If existing DPA consents do not meet the new GDPR standards, employers will need to seek fresh, GDPR-compliant consent (or rely on one of the other bases for processing).

Planning ahead

Another of the myths which the Information Commissioner seeks to dispel in her most recent blog is that organisations cannot start planning for the new consent rules until the ICO’s formal guidance on consent is published. The ICO will not publish this until the Article 29 Working Party of European Data Protection Authorities (of which the ICO is a member) has agreed its Europe-wide consent guidelines (due to be December 2017). In the meantime, the ICO will publish a summary of the responses to its consultation on consent. However, the Information Commissioner states in her blog that it is unlikely that the Draft Guidance will change significantly in its final form. Therefore, her view is that employers already have many of the tools they need to prepare for the GDPR.
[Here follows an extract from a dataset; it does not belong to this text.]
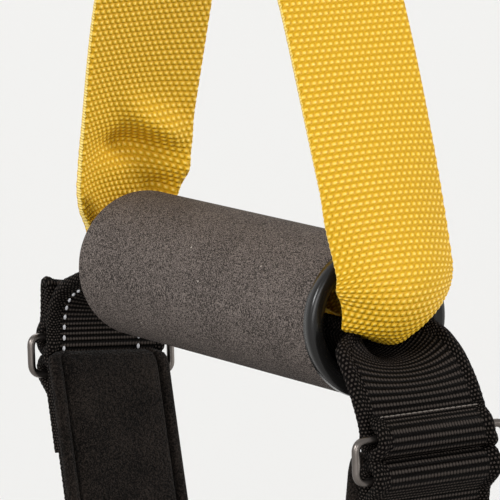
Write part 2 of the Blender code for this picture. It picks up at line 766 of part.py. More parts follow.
def ring_profile():
    """Ring's outline of (x, radius) points: spigot, flared mouth and round lip."""
    spigot_end = RING_BACK - SPIGOT_LENGTH
    spigot_outer = BORE_RADIUS + SPIGOT_WALL
    points = [(spigot_end, spigot_outer), (spigot_end, BORE_RADIUS)]
    for turn in (0, 30, 60, 90):
        lean = math.radians(turn)
        points.append((
            HALF_GRIP - MOUTH_FLARE * (1 - math.sin(lean)),
            BORE_RADIUS + MOUTH_FLARE * (1 - math.cos(lean)),
        ))
    for turn in (0, 45, 90):
        lean = math.radians(turn)
        points.append((
            HALF_GRIP - RING_LIP * (1 - math.cos(lean)),
            RING_RADIUS - RING_LIP * (1 - math.sin(lean)),
        ))
    points.append((RING_BACK, RING_RADIUS))
    points.append((RING_BACK, spigot_outer))
    return points


def cradle_leg(bar_drop):
    """Straight run of the pad strap from its lower bend to the level of a ring's lower bar."""
    lean = math.radians(CRADLE_LEAN)
    bend_top = CRADLE_DEPTH - CRADLE_RADIUS * (1 - math.sin(lean))
    rise = bend_top - bar_drop - RING_PITCH + CRADLE_WRAP * math.sin(lean)
    return rise / math.cos(lean)


def bar_x(bar_drop):
    """Distance of a cradle ring from the middle of the grip."""
    lean = math.radians(CRADLE_LEAN)
    reach = (CRADLE_RADIUS + CRADLE_WRAP) * math.cos(lean)
    return reach + cradle_leg(bar_drop) * math.sin(lean)


def cradle_side(bar_drop, bend, tail):
    """Stations from the middle of the bore to the end of a tail folded round its bar."""
    end_x = bar_x(bar_drop) - CRADLE_WRAP
    main = Route(0, GRIP_Z - CRADLE_BORE_DROP, 0)
    main.line(HALF_GRIP - OPEN_BEFORE_MOUTH, 2)
    open_start = main.length
    main.line(end_x - bend - main.length, 3)
    main.arc(bend, -90, 10)
    main.line(main.z - (GRIP_Z - bar_drop), 3)
    open_length = main.length - OPEN_CLEAR_BAR - open_start

    def curl_at(distance):
        return opening_curl(distance, open_start, open_length, 1 / CRADLE_BORE_CURL)

    stations = [
        (x, z, heading, curl_at(distance))
        for (x, z, heading), distance in zip(main.stations, main.travelled)
    ]
    rise, slant = tail_rise(CRADLE_WRAP, WRAP_EASE, WRAP_HOLD_ANGLE, LAYER_BLACK)
    fold = Route(0, 0, 0)
    fold.arc(CRADLE_WRAP, 180 + WRAP_HOLD_ANGLE).line(slant, 2)
    fold.arc(WRAP_EASE, -WRAP_HOLD_ANGLE).line(tail, 4)
    for along, off, turn in fold.stations[1:]:
        x, z, heading = main.at(main.length + along)
        curl = curl_at(main.length + along)
        stations.append((
            x - math.sin(heading) * off, z + math.cos(heading) * off,
            heading + turn, -curl / (1 - curl * off),
        ))
    return stations


def cradle_webbing(material, parent):
    """Black webbing through the grip, folded round a ring at each end."""
    near = cradle_side(NEAR_BAR_DROP, NEAR_BEND, NEAR_TAIL)
    far = cradle_side(FAR_BAR_DROP, FAR_BEND, FAR_TAIL)
    place("cradle_webbing", strip_mesh(
        "cradle_webbing", mirrored(far)[:-1] + near, WEB_WIDTH, BLACK_THICKNESS, WEB_COLUMNS,
    ), material, parent)


def cradle_ring(name, side, bar_drop, material, parent):
    """Rectangular ring that joins the webbing to the pad strap."""
    x = side * bar_x(bar_drop)
    top, bottom = GRIP_Z - bar_drop, GRIP_Z - bar_drop - RING_PITCH
    half = WEB_WIDTH / 2 + EDGE_GAP + RING_ROD_RADIUS
    centres = []
    for corner_y, corner_z, start in (
        (half - RING_CORNER, top - RING_CORNER, 0), (RING_CORNER - half, top - RING_CORNER, 90),
        (RING_CORNER - half, bottom + RING_CORNER, 180), (half - RING_CORNER, bottom + RING_CORNER, 270),
    ):
        centres += [
            point + Vector((x, 0, 0))
            for point in arc_points((corner_y, corner_z), RING_CORNER, start, start + 90, 30)
        ]
    place(name, tube_mesh(
        name, centres, Vector((1, 0, 0)), RING_ROD_RADIUS, 8, closed=True,
    ), material, parent)


def pad_side(bar_drop):
    """Route of the pad strap from its lowest point to the level of a ring's lower bar."""
    route = Route(0, CRADLE_Z, 0)
    route.arc(CRADLE_RADIUS, 90 - CRADLE_LEAN, 6)
    return route.line(cradle_leg(bar_drop))


def pad_strap_side(bar_drop):
    """Stations from the lowest point to the end of the tail outside the lower bar."""
    main = pad_side(bar_drop)
    stations = flat(main)
    rise, slant = tail_rise(CRADLE_WRAP, WRAP_EASE, WRAP_HOLD_ANGLE, LAYER_BLACK)
    fold = Route(0, 0, 0)
    fold.arc(CRADLE_WRAP, -180 - WRAP_HOLD_ANGLE).line(slant)
    fold.arc(WRAP_EASE, WRAP_HOLD_ANGLE).line(PAD_STRAP_TAIL, 4)
    for along, off, turn in fold.stations[1:]:
        x, z, heading = main.at(main.length + along)
        stations.append((
            x - math.sin(heading) * off, z + math.cos(heading) * off, heading + turn, 0.0,
        ))
    return stations


def pad_strap(material, parent):
    """Webbing under the foot pad, folded round both rings' lower bars."""
    near, far = pad_strap_side(NEAR_BAR_DROP), pad_strap_side(FAR_BAR_DROP)
    place("pad_strap", strip_mesh(
        "pad_strap", mirrored(far)[:-1] + near, WEB_WIDTH, BLACK_THICKNESS,
    ), material, parent)


def cradle_pad(material, parent):
    """Foot pad inside the strap: crowned across, drawn in at its sides and ends."""
    shares = ((-1, 0.5), (-0.97, 0.78), (-0.8, 0.92), (-0.4, 1), (0, 1), (0.4, 1), (0.8, 0.92),
              (0.97, 0.78), (1, 0.5), (0.95, 0), (0, 0), (-0.95, 0))
    seat = BLACK_THICKNESS / 2 + TOUCH_GAP
    near, far = pad_side(NEAR_BAR_DROP), pad_side(FAR_BAR_DROP)
    low, high = -far.length - PAD_RISE, near.length + PAD_RISE
    points, faces = [], []
    ring = len(shares)
    for part in range(PAD_PARTS + 1):
        distance = low + (high - low) * part / PAD_PARTS
        x, z, heading = (near if distance > 0 else far).at(abs(distance))
        if distance < 0:
            x, heading = -x, -heading
        from_end = (high - low) * min(part, PAD_PARTS - part) / PAD_PARTS
        ease = min(from_end / PAD_END_TAPER, 1.0)
        full = PAD_EDGE_THICKNESS + (PAD_THICKNESS - PAD_EDGE_THICKNESS) * math.sqrt(ease)
        for across_share, height_share in shares:
            lift = seat + full * height_share
            points.append((
                x - lift * math.sin(heading), across_share * PAD_WIDTH / 2,
                z + lift * math.cos(heading),
            ))
    for part in range(PAD_PARTS):
        first, second = part * ring, (part + 1) * ring
        for step in range(ring):
            after = (step + 1) % ring
            faces.append((first + step, first + after, second + after, second + step))
    faces.append(tuple(range(ring)))
    faces.append(tuple(range(PAD_PARTS * ring, (PAD_PARTS + 1) * ring)))
    place("cradle_pad", mesh_from("cradle_pad", points, faces), material, parent)


def foot_cradle(webbing, metal, felt):
    """Everything that swings under the grip."""
    hinge = joint_empty("cradle_axis", (0, 0, GRIP_Z))
    cradle_webbing(webbing, hinge)
    cradle_ring("cradle_ring_near", 1, NEAR_BAR_DROP, metal, hinge)
    cradle_ring("cradle_ring_far", -1, FAR_BAR_DROP, metal, hinge)
    pad_strap(webbing, hinge)
    cradle_pad(felt, hinge)


def build():
    """Make every piece."""
    clear_scene()
    yellow = make_material("yellow_webbing", (0.82, 0.46, 0.02), 0.55)
    black = make_material("black_webbing", (0.02, 0.018, 0.017), 0.7)
    foam = make_material("grip_foam", (0.085, 0.068, 0.062), 0.95)
    plastic = make_material("black_plastic", (0.012, 0.012, 0.012), 0.3)
    steel = make_material("dark_steel", (0.25, 0.25, 0.25), 0.35, 1.0)
    bright = make_material("plated_steel", (0.6, 0.6, 0.6), 0.3, 1.0)
    felt = make_material("pad_felt", (0.03, 0.025, 0.022), 1.0)
    carabiner_body(steel)
    carabiner_gate(steel, bright)
    anchor_loop(black)
    upper_strap(black)
    buckle_frame(steel)
    cam_lever(steel, bright, bright)
    lower_strap(yellow)
    adjuster_tab(black)
    junction_patch(black)
    handle_webbing(yellow)
    grip(foam, plastic, plastic)
    foot_cradle(black, steel, felt)


build()
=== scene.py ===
"""Suspension trainer strap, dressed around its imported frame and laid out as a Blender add-on."""
import math

import bmesh
import bpy
import numpy as np
from bpy.props import FloatProperty, FloatVectorProperty, PointerProperty
from mathutils import Matrix, Vector


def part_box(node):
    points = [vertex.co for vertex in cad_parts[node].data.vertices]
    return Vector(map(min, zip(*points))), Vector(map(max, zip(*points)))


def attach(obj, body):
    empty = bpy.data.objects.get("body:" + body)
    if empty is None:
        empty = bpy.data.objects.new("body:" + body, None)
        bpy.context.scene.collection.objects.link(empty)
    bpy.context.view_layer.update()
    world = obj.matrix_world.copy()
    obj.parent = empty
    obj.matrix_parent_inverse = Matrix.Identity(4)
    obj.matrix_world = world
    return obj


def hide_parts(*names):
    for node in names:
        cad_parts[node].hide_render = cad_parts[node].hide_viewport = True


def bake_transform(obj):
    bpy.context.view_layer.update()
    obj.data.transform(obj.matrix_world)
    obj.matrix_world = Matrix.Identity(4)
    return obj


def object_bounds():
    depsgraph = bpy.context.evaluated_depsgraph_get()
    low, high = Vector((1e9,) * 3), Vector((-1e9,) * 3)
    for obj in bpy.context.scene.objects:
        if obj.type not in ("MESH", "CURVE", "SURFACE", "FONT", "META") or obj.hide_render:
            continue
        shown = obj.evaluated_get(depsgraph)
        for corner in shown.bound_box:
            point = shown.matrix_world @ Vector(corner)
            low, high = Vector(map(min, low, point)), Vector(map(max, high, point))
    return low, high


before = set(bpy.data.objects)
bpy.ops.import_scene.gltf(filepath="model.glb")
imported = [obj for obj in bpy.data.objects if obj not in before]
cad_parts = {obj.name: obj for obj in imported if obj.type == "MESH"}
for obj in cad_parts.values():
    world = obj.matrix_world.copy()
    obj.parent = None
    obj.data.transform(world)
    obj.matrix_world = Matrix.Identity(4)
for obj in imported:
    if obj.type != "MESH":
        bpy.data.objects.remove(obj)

bl_info = {
    "name": "Suspension trainer strap",
    "version": (1, 0, 0),
    "blender": (4, 5, 0),
    "location": "3D View > Sidebar > Trainer",
    "description": "Builds the finished surfaces of a hanging suspension trainer strap",
    "category": "Object",
}

CAD_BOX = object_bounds()

# Sizes and places read from the frame
RING_LOW, RING_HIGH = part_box("end_ring_near")
FOAM_LOW, FOAM_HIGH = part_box("grip_foam")
TUBE_LOW, TUBE_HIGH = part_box("grip_tube")
LOWER_LOW, LOWER_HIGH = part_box("lower_strap")
UPPER_LOW, UPPER_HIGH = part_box("upper_strap")
LOOP_LOW, LOOP_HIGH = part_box("anchor_loop")
HANDLE_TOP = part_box("handle_webbing")[1].z
NEAR_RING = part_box("cradle_ring_near")
FAR_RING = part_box("cradle_ring_far")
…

The Draft Guidance is helpful in terms of ascertaining whether consent will be a valid basis for processing data but in the absence of further guidance as to the alternative bases for processing, employers still face some uncertainty as to which of those are likely to be appropriate and how they will be able to justify the processing of special categories of personal data. However, to the extent that they have not done so already, employers should be giving serious consideration as to whether they can continue to rely on consent for processing personal data and if not, upon what other basis they may be able to rely.